If the answer is yes, then you can simply start to implement your planned savings. Remember to make the longer-term savings too, because your expenses will only increase over time.

If the answer is no, then go back to the start of Step 3 and have another look for more possible savings. Repeat as necessary until you have reached your desired point.

7. Bonus Step: Check If Cashflow is a Problem

There is one other step that is worth considering. Take a few minutes to check whether you actually have an income/expenses imbalance, or if your problem is cashflow-related.

You may have enough money entering your life to cover your expenses, but at the wrong time.

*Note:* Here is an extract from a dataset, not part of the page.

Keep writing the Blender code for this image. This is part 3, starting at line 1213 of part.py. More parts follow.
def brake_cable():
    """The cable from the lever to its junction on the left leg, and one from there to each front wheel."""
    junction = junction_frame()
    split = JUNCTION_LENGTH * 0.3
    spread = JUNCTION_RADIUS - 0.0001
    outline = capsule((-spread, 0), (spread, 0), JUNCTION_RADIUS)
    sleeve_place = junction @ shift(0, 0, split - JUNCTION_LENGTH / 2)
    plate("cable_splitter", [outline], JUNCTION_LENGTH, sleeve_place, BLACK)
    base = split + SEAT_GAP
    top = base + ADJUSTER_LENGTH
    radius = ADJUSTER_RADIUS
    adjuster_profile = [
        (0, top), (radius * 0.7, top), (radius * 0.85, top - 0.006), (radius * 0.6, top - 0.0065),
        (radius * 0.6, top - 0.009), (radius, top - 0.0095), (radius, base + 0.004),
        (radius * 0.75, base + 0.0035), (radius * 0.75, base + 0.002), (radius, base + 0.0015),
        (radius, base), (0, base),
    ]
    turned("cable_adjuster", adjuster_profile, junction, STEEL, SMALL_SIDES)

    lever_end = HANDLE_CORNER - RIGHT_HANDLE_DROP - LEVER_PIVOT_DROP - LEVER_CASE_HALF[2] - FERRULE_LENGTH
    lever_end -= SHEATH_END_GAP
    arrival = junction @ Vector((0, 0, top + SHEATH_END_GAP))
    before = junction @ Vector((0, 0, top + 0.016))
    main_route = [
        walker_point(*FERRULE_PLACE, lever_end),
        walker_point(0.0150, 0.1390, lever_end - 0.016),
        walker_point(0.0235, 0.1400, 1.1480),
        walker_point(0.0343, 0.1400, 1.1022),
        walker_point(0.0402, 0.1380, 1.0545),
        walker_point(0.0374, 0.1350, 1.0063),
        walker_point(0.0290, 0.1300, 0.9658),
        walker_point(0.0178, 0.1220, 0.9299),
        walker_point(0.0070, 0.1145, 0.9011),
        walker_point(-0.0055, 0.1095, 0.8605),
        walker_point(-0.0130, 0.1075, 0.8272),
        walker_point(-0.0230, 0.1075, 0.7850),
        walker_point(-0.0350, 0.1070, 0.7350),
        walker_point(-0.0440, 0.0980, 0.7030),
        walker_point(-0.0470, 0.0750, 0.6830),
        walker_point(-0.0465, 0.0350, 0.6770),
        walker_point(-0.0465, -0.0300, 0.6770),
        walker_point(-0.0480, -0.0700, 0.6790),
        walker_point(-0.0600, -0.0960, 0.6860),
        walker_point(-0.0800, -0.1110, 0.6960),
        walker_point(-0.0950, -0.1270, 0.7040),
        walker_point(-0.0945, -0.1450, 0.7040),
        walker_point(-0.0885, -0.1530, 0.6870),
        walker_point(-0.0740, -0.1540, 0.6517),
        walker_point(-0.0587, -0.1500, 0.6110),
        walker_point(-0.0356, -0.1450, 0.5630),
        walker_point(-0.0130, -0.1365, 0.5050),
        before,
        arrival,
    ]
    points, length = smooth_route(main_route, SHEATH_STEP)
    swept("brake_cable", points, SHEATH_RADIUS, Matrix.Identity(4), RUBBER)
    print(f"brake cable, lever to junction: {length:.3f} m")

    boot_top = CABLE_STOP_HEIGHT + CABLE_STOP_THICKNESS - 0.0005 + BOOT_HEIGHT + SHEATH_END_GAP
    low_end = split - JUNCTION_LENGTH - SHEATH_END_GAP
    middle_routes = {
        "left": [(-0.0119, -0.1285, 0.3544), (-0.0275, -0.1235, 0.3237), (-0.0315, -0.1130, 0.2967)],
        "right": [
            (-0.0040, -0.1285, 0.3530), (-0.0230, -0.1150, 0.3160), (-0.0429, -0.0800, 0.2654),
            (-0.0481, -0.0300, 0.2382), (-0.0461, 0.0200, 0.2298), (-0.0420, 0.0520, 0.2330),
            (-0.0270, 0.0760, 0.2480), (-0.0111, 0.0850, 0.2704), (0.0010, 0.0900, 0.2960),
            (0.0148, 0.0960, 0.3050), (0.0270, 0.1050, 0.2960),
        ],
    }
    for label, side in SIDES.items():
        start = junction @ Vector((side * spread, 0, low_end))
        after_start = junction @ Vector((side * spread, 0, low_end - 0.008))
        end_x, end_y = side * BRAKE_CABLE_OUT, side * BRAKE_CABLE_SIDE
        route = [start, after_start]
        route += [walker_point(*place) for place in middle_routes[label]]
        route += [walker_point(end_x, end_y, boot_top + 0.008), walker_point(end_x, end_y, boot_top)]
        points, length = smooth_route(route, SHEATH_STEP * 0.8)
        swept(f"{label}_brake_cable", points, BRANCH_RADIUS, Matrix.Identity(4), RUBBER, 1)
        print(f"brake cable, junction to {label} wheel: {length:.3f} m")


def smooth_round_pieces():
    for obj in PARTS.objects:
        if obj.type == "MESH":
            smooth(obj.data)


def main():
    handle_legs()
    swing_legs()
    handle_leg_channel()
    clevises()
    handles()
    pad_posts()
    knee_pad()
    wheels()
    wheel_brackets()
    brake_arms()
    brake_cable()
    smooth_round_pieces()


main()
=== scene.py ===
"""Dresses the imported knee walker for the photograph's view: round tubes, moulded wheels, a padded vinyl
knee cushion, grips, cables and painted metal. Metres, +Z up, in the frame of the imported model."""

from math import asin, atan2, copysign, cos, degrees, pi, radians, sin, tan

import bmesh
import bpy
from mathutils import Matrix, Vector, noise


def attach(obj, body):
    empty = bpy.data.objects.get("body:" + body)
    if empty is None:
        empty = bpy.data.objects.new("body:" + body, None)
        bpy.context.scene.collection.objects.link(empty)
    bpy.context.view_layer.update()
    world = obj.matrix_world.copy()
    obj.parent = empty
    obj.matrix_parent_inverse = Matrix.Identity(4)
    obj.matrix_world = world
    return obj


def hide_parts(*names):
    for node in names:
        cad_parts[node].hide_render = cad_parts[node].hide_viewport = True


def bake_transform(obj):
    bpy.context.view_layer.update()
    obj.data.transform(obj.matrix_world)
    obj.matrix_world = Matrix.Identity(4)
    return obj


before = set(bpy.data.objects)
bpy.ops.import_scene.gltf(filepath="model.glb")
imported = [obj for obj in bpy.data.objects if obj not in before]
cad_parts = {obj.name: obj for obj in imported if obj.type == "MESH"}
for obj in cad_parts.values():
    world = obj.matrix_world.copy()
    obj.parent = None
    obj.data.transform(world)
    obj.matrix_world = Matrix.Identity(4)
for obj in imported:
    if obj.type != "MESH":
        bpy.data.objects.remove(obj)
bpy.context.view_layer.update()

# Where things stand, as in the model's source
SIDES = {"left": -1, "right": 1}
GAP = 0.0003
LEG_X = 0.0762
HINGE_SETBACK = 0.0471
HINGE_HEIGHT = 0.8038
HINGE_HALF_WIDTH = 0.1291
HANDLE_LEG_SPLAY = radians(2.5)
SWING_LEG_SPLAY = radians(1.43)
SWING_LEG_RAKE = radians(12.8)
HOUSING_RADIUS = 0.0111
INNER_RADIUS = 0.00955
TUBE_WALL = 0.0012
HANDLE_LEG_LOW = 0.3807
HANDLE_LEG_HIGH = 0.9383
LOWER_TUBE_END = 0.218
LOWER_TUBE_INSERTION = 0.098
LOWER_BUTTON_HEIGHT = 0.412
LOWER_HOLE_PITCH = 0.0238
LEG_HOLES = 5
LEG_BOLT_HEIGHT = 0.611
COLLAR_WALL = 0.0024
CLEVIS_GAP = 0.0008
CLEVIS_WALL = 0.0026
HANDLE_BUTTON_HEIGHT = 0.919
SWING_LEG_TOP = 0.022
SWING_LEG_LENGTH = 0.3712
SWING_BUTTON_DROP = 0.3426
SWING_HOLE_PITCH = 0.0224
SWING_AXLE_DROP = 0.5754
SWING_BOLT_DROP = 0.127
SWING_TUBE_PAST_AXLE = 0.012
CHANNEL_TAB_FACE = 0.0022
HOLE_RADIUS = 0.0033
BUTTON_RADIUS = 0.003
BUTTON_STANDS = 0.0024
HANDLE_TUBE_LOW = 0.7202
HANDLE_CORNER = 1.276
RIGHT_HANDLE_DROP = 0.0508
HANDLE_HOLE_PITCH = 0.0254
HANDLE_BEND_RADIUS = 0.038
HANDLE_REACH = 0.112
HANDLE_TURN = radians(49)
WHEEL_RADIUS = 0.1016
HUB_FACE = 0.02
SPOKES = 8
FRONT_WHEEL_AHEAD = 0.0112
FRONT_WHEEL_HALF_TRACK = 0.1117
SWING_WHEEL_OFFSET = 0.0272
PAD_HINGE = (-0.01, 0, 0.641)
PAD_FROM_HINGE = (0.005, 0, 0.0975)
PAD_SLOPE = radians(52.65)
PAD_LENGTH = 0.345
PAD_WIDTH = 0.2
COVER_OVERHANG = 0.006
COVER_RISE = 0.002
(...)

This problem usually manifests in becoming overdrawn at certain times of the month, even though you have more money going into your bank account than coming out. This can happen if you have direct debits or standing orders going out on a fixed day, but your income is more flexible. Some employers pay on the last Friday of the month, for example, not a fixed day, and freelancers often have this problem too.

If this is your problem, you may be able to overcome it by rescheduling some or all of your regular payments. You may find it better to have them spread out throughout the month, or paid on a different day.


A Final Thought

This page describes a process you can use to start to identify some areas for potential saving and get on top of your expenses. However, actually delivering can prove more difficult. You may need to exercise considerable willpower to make changes like making sandwiches each day, or not buying a latte on the way to work—especially on a bad day.

It is therefore important to ensure that you are motivated and fully committed to your changes.